Tun Ahmad Fairuz Abdul Halim suggested that Muslims do not care about equality, even when hudud is said to result in an unequal punishments for crimes committed by Muslims and non-Muslims.

“Even if you implement hudud in a conservative way, it can only affect Muslims,” Ahmad Fairuz said in a lecture on “Islam as the law of the land” here.

“A statement by Gerakan says no one person should be treated differently, but I say, Muslims are not asking for equality, they're happy to follow their religion. To have hudud,” he added.

The lecture today was co-organised by the Malaysian Lawyers Circle, Malaysian Muslim Lawyers Association, Concerned Lawyers for Justice, Ikatan Muslimin Malaysia’s legal arm iPeguam, and the Centre for Human Rights Research and Advocacy.

However, Ahmad Fairuz pointed out that one must consider many aspects before implementing or executing hudud laws, such as the punishment to maim a criminal.

“Some people believe you must literally follow the Quran, but the Caliphs have previously shown that there is room to interpret it.

“There are many instances which needs to be considered. For example, say someone has this mental issue to keep stealing, would you cut his hands off?” he asked, adding that these questions need to be resolved by Muslims, instead of non-Muslims.

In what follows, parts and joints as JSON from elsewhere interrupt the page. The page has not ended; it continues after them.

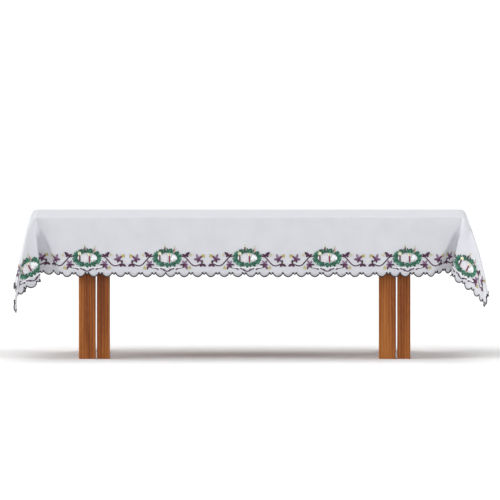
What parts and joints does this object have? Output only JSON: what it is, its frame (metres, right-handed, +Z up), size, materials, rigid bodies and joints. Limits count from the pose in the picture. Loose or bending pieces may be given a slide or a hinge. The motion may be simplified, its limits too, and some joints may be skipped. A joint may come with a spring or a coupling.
{
  "type": "altar frontal cloth on altar table",
  "caption": "Embroidered altar cloth with a scalloped hem, hanging over all sides of a plain wooden altar table and falling in folded ears at its corners.",
  "frame": {"origin": "on the floor, under the middle of the whole outline", "axes": "+X along the table, -Y towards the front, +Z up"},
  "size_m": [2.4566, 1.4954, 0.7323],
  "materials": {
    "linen": "plain woven, matt",
    "stained_wood": "stained and waxed, satin"
  },
  "bodies": {
    "root": {"altar_cloth": "linen", "table_top": "stained_wood", "post_front_left_wide": "stained_wood", "post_front_left_narrow": "stained_wood", "post_front_right_wide": "stained_wood", "post_front_right_narrow": "stained_wood", "post_back_left_wide": "stained_wood", "post_back_left_narrow": "stained_wood", "post_back_right_wide": "stained_wood", "post_back_right_narrow": "stained_wood", "rail_across_left_wide": "stained_wood", "rail_across_left_narrow": "stained_wood", "rail_across_right_wide": "stained_wood", "rail_across_right_narrow": "stained_wood", "rail_front": "stained_wood", "rail_back": "stained_wood"}
  },
  "joints": []
}
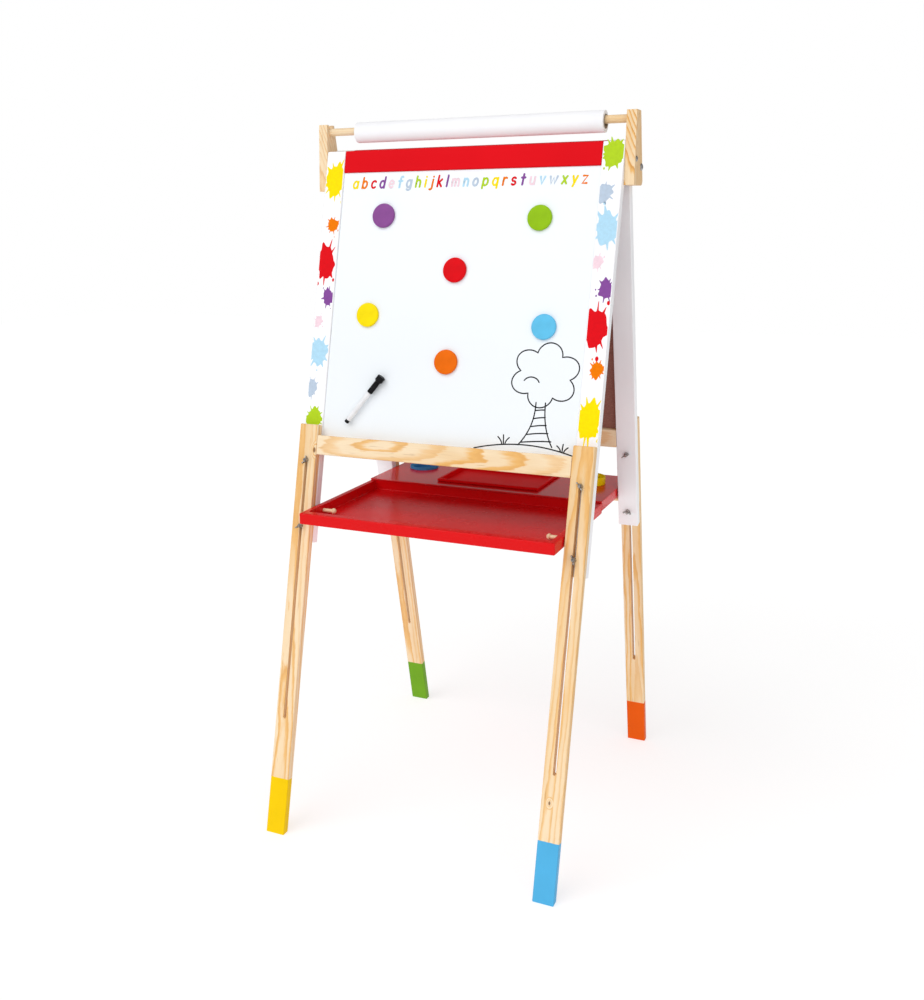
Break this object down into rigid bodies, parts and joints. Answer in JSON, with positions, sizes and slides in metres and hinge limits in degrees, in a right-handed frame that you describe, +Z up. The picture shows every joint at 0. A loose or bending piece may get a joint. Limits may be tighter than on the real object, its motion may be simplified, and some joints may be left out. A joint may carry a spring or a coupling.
{
  "type": "wooden artist easel",
  "caption": "Child's folding wooden A-frame easel with a whiteboard and a blackboard back to back, a tray between the frames, a paper roll on top and slotted adjustable legs.",
  "frame": {"origin": "on the floor, at the middle of the easel's width and depth", "axes": "+Z up, +X to the right of a person who faces the whiteboard, the whiteboard faces -Y"},
  "size_m": [0.6102, 0.6416, 1.2924],
  "materials": {
    "pine": "clear sealed pine with open grain",
    "white_paint": "satin white paint with printed paint splashes",
    "red_rail": "satin red paint",
    "whiteboard": "smooth white magnetic dry-wipe face",
    "blackboard": "matt black chalk face, brown hardboard back",
    "tray_red": "high gloss red",
    "steel": "zinc plated",
    "paper": "plain white drawing paper, matt",
    "card": "plain grey-brown card tube",
    "black_plastic": "moulded, satin",
    "white_plastic": "moulded, glossy",
    "purple_plastic": "moulded, satin gloss",
    "green_plastic": "moulded, satin gloss",
    "red_plastic": "moulded, satin gloss",
    "yellow_plastic": "moulded, satin gloss",
    "blue_plastic": "moulded, satin gloss",
    "orange_plastic": "moulded, satin gloss"
  },
  "bodies": {
    "front_frame": {"front_stile_left": "white_paint", "bolt_front_left_upper": "steel", "bolt_front_left_lower": "steel", "front_stile_right": "white_paint", "bolt_front_right_upper": "steel", "bolt_front_right_lower": "steel", "front_rail": "pine", "front_top_bar": "red_rail", "whiteboard": "whiteboard", "bracket_left": "pine", "pivot_bolt_left": "steel", "bracket_screw_left": "steel", "bracket_right": "pine", "pivot_bolt_right": "steel", "bracket_screw_right": "steel"},
    "rear_frame": {"rear_stile_left": "white_paint", "bolt_rear_left_upper": "steel", "bolt_rear_left_lower": "steel", "rear_stile_right": "white_paint", "bolt_rear_right_upper": "steel", "bolt_rear_right_lower": "steel", "rear_rail": "pine", "rear_top_bar": "pine", "blackboard": "blackboard", "rest_pin_left": "pine", "rest_pin_right": "pine"},
    "leg_front_left": {"leg_front_left": "pine"},
    "leg_front_right": {"leg_front_right": "pine"},
    "leg_rear_left": {"leg_rear_left": "pine"},
    "leg_rear_right": {"leg_rear_right": "pine"},
    "wing_nut_front_left_upper": {"wing_nut_front_left_upper": "steel"},
    "wing_nut_front_left_lower": {"wing_nut_front_left_lower": "steel"},
    "wing_nut_front_right_upper": {"wing_nut_front_right_upper": "steel"},
    "wing_nut_front_right_lower": {"wing_nut_front_right_lower": "steel"},
    "wing_nut_rear_left_upper": {"wing_nut_rear_left_upper": "steel"},
    "wing_nut_rear_left_lower": {"wing_nut_rear_left_lower": "steel"},
    "wing_nut_rear_right_upper": {"wing_nut_rear_right_upper": "steel"},
    "wing_nut_rear_right_lower": {"wing_nut_rear_right_lower": "steel"},
    "rod": {"roll_rod": "pine"},
    "roll": {"roll_core": "card", "paper_roll": "paper"},
    "magnet_purple": {"magnet_purple": "purple_plastic"},
    "magnet_green": {"magnet_green": "green_plastic"},
    "magnet_red": {"magnet_red": "red_plastic"},
    "magnet_yellow": {"magnet_yellow": "yellow_plastic"},
    "magnet_blue": {"magnet_blue": "blue_plastic"},
    "magnet_orange": {"magnet_orange": "orange_plastic"},
    "marker": {"marker_body": "white_plastic", "marker_plug": "black_plastic"},
    "marker_cap": {"marker_cap": "black_plastic"},
    "tray": {"tray": "tray_red", "tray_deck": "tray_red"},
    "pot_blue": {"pot_blue": "blue_plastic"},
    "pot_yellow": {"pot_yellow": "yellow_plastic"},
    "insert_dish": {"insert_dish": "tray_red"},
    "peg_left": {"tray_peg_left": "pine"},
    "peg_right": {"tray_peg_right": "pine"}
  },
  "joints": [
    {"name": "frame_fold", "type": "hinge", "parent": "front_frame", "child": "rear_frame", "pos_m": [0, 0.03024, 1.2], "axis": [-1, 0, 0], "range_deg": [0, 22]},
    {"name": "leg_front_left_slide", "type": "slide", "parent": "front_frame", "child": "leg_front_left", "axis": [0, 0.2334, 0.9724], "range_m": [0, 0.355]},
    {"name": "leg_front_right_slide", "type": "slide", "parent": "front_frame", "child": "leg_front_right", "axis": [0, 0.2334, 0.9724], "range_m": [0, 0.355]},
    {"name": "leg_rear_left_slide", "type": "slide", "parent": "rear_frame", "child": "leg_rear_left", "axis": [0, -0.2164, 0.9763], "range_m": [0, 0.355]},
    {"name": "leg_rear_right_slide", "type": "slide", "parent": "rear_frame", "child": "leg_rear_right", "axis": [0, -0.2164, 0.9763], "range_m": [0, 0.355]},
    {"name": "wing_nut_front_left_upper_turn", "type": "hinge", "parent": "front_frame", "child": "wing_nut_front_left_upper", "pos_m": [-0.265, -0.15683, 0.68451], "axis": [0, -0.9724, 0.2334], "continuous": true},
    {"name": "wing_nut_front_left_lower_turn", "type": "hinge", "parent": "front_frame", "child": "wing_nut_front_left_lower", "pos_m": [-0.265, -0.18555, 0.56491], "axis": [0, -0.9724, 0.2334], "continuous": true},
    {"name": "wing_nut_front_right_upper_turn", "type": "hinge", "parent": "front_frame", "child": "wing_nut_front_right_upper", "pos_m": [0.265, -0.15683, 0.68451], "axis": [0, -0.9724, 0.2334], "continuous": true},
    {"name": "wing_nut_front_right_lower_turn", "type": "hinge", "parent": "front_frame", "child": "wing_nut_front_right_lower", "pos_m": [0.265, -0.18555, 0.56491], "axis": [0, -0.9724, 0.2334], "continuous": true},
    {"name": "wing_nut_rear_left_upper_turn", "type": "hinge", "parent": "rear_frame", "child": "wing_nut_rear_left_upper", "pos_m": [-0.265, 0.13763, 0.67868], "axis": [0, -0.9763, -0.2164], "continuous": true},
    {"name": "wing_nut_rear_left_lower_turn", "type": "hinge", "parent": "rear_frame", "child": "wing_nut_rear_left_lower", "pos_m": [-0.265, 0.16425, 0.55859], "axis": [0, -0.9763, -0.2164], "continuous": true},
    {"name": "wing_nut_rear_right_upper_turn", "type": "hinge", "parent": "rear_frame", "child": "wing_nut_rear_right_upper", "pos_m": [0.265, 0.13763, 0.67868], "axis": [0, -0.9763, -0.2164], "continuous": true},
    {"name": "wing_nut_rear_right_lower_turn", "type": "hinge", "parent": "rear_frame", "child": "wing_nut_rear_right_lower", "pos_m": [0.265, 0.16425, 0.55859], "axis": [0, -0.9763, -0.2164], "continuous": true},
    {"name": "rod_lift", "type": "slide", "parent": "front_frame", "child": "rod", "axis": [0, 0, 1], "range_m": [0, 0.03]},
    {"name": "roll_spin", "type": "hinge", "parent": "rod", "child": "roll", "pos_m": [0, 0.00634, 1.2742], "axis": [1, 0, 0], "continuous": true},
    {"name": "magnet_purple_pull", "type": "slide", "parent": "front_frame", "child": "magnet_purple", "axis": [0, -0.9724, 0.2334], "range_m": [0, 0.03]},
    {"name": "magnet_green_pull", "type": "slide", "parent": "front_frame", "child": "magnet_green", "axis": [0, -0.9724, 0.2334], "range_m": [0, 0.03]},
    {"name": "magnet_red_pull", "type": "slide", "parent": "front_frame", "child": "magnet_red", "axis": [0, -0.9724, 0.2334], "range_m": [0, 0.03]},
    {"name": "magnet_yellow_pull", "type": "slide", "parent": "front_frame", "child": "magnet_yellow", "axis": [0, -0.9724, 0.2334], "range_m": [0, 0.03]},
    {"name": "magnet_blue_pull", "type": "slide", "parent": "front_frame", "child": "magnet_blue", "axis": [0, -0.9724, 0.2334], "range_m": [0, 0.03]},
    {"name": "magnet_orange_pull", "type": "slide", "parent": "front_frame", "child": "magnet_orange", "axis": [0, -0.9724, 0.2334], "range_m": [0, 0.03]},
    {"name": "marker_pull", "type": "slide", "parent": "front_frame", "child": "marker", "axis": [0, -0.9724, 0.2334], "range_m": [0, 0.03]},
    {"name": "marker_cap_pull", "type": "slide", "parent": "marker", "child": "marker_cap", "axis": [0.5993, 0.1869, 0.7784], "range_m": [0, 0.03]},
    {"name": "tray_tilt", "type": "hinge", "parent": "front_frame", "child": "tray", "pos_m": [0, -0.15493, 0.5905], "axis": [1, 0, 0], "range_deg": [0, 6]},
    {"name": "pot_blue_lift", "type": "slide", "parent": "tray", "child": "pot_blue", "axis": [0, 0, 1], "range_m": [0, 0.02]},
    {"name": "pot_yellow_lift", "type": "slide", "parent": "tray", "child": "pot_yellow", "axis": [0, 0, 1], "range_m": [0, 0.02]},
    {"name": "insert_dish_lift", "type": "slide", "parent": "tray", "child": "insert_dish", "axis": [0, 0, 1], "range_m": [0, 0.02]},
    {"name": "peg_left_pull", "type": "slide", "parent": "front_frame", "child": "peg_left", "axis": [1, 0, 0], "range_m": [0, 0.02]},
    {"name": "peg_right_pull", "type": "slide", "parent": "front_frame", "child": "peg_right", "axis": [-1, 0, 0], "range_m": [0, 0.02]}
  ]
}
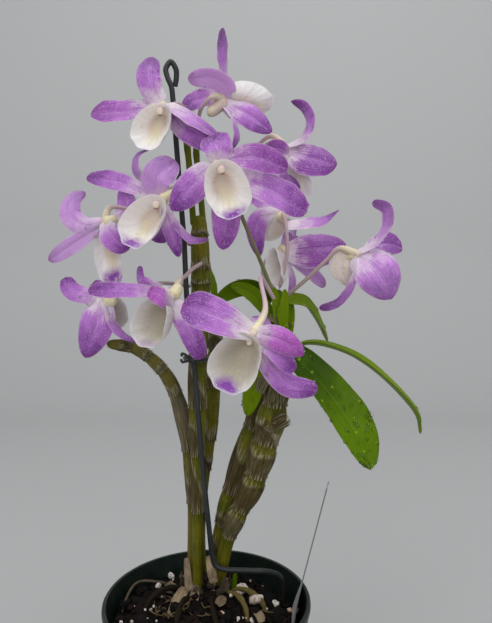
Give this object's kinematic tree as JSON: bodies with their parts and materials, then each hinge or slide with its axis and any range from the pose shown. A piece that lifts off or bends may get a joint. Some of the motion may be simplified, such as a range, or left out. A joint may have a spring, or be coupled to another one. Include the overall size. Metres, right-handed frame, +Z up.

In 2007, Ahmad Fairuz had once proposed that the English Common Law be replaced by Shariah laws, comparing it to Sections 3 and 5 of the Civil Law Act that permit judges to import English Common Law to fill in the country’s judiciary gaps.

In September that year, Ahmad Fairuz was implicated in the V. K. Lingam video scandal. He retired two months later and was succeeded by Tun Abdul Hamid Mohamad.